|A schematic shows anthraquinone molecules (consisting of three |
linked gray benzene rings and pink oxygen atoms) as they
"carry" carbon dioxide molecules across a copper surface.
Researchers have designed a molecule that can carry a couple of carbon dioxide molecules with it as it "walks" in a straight line. It may sound like a stupid molecule trick, but the technique is expected to lead to the new drug-delivery techniques and nanotech assembly lines.
"This is an unprecedented step forward toward the realization of molecular-scale machinery," Ludwig Bartels, a chemistry professor at the University of California at Riverside, said today in a news release. "Our experiments show a means to transport molecules reliably. This will become as important to the molecular machinery of the future as trucks and conveyor belts are for factories of today."
Walking molecules aren't exactly uncommon. In fact, we literally couldn't live without them. For example, hemoglobin transports oxygen from the lungs to your cells, and other types of proteins transport nutrients within those cells. This archived article looks into your cellular machinery, and you'll definitely want to check out this interactive graphic to watch your proteins in action.
In 2005, Bartels and his colleagues made a splash by designing a molecule that could move in a straight line on a flat surface. The latest research, published today on the Science Express Web site, describes a molecule that can pick up, carry and release two carbon dioxide molecules.
"It's significant, because we wouldn't expect atoms to move that way," Talat Rahman, a physics professor from the University of Central Florida and a co-author of the study, explained in a UCF news release. "Atoms tend to move randomly, like dust particles, and getting them to move in a specific direction will help in our understanding and manipulating of the region around atoms."
The molecule that Bartel's group used is anthraquinone, which consists of three fused benzene rings with one oxygen atom on each side (C14H8O2). UC-Riverside says the organic compound is widely used in the pulp industry for turning cellulose from wood into paper.
The researchers set the molecules down on a highly polished copper surface, and used a scanning electron microscope to monitor the molecular Pony Express.
"Carrying a load slows the molecule down," Bartels said. "Attachment of one CO2 molecule makes the carrier need twice as much energy for a step, and a carrier with two CO2s requires roughly three times the energy. This is not unlike a human being carrying heavy loads in one or both hands."

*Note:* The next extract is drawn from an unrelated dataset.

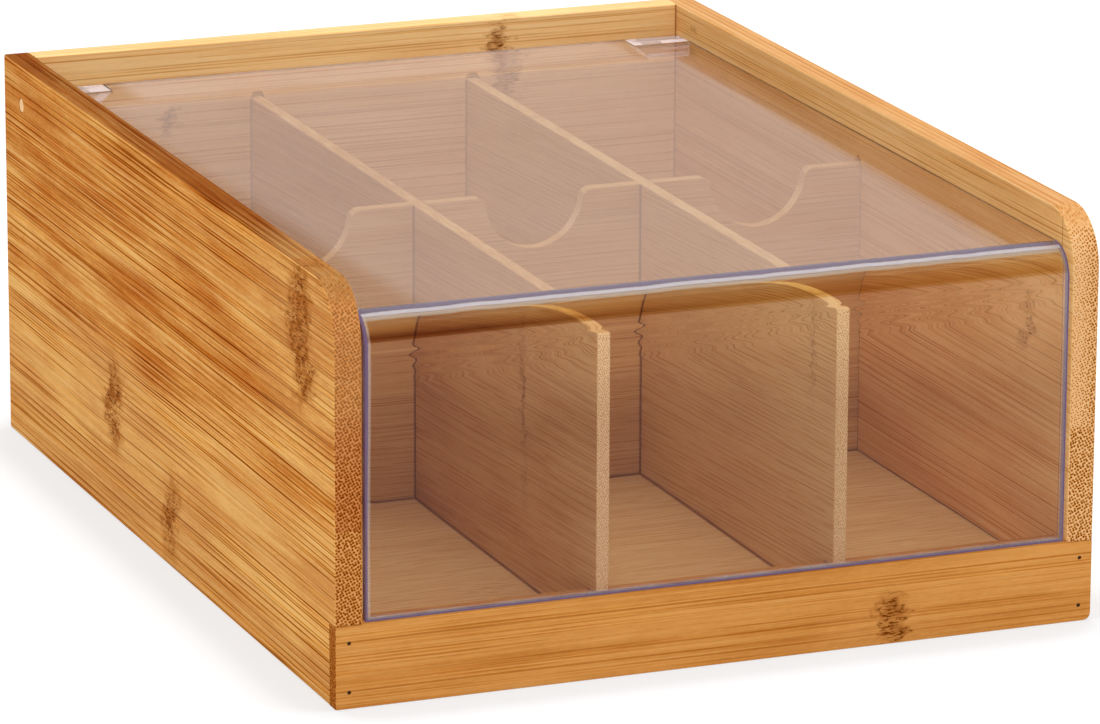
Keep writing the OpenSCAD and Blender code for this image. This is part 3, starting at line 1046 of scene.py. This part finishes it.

To get a clearer picture of the molecules in action, check out the videos at Bartels' Web site.
The type of molecule used for Bartels' latest trick represents just one small step toward a nanoscale leap. "Next, we would like to be able to make one go around corners, rotate its cargo or send out photons to tell us where it is," Bartels said.
Eventually, molecular contraptions could be used as multipurpose tools to assemble larger components. They might also be able to carry therapeutic molecules to just the right place to cure an ailing cell - or, for that matter, kill off a cancer cell.
Bartels said creating multipurpose molecules will take some time, but maybe not all that much time.
"Ten years ago, a cell phone could just place calls, nothing else," he observed. "Now it plays MP3 files, organizes your day, lets you send e-mails and browse the Web."
In addition to Bartels and Rahman, the research team included K. L. Wong, G. Pawin, K.-Y. Kwon, X. Lin, T. Jiao, U. Solanki and R. H. J. Fawcett from UC-Riverside, as well as S. Stolbov from UCF.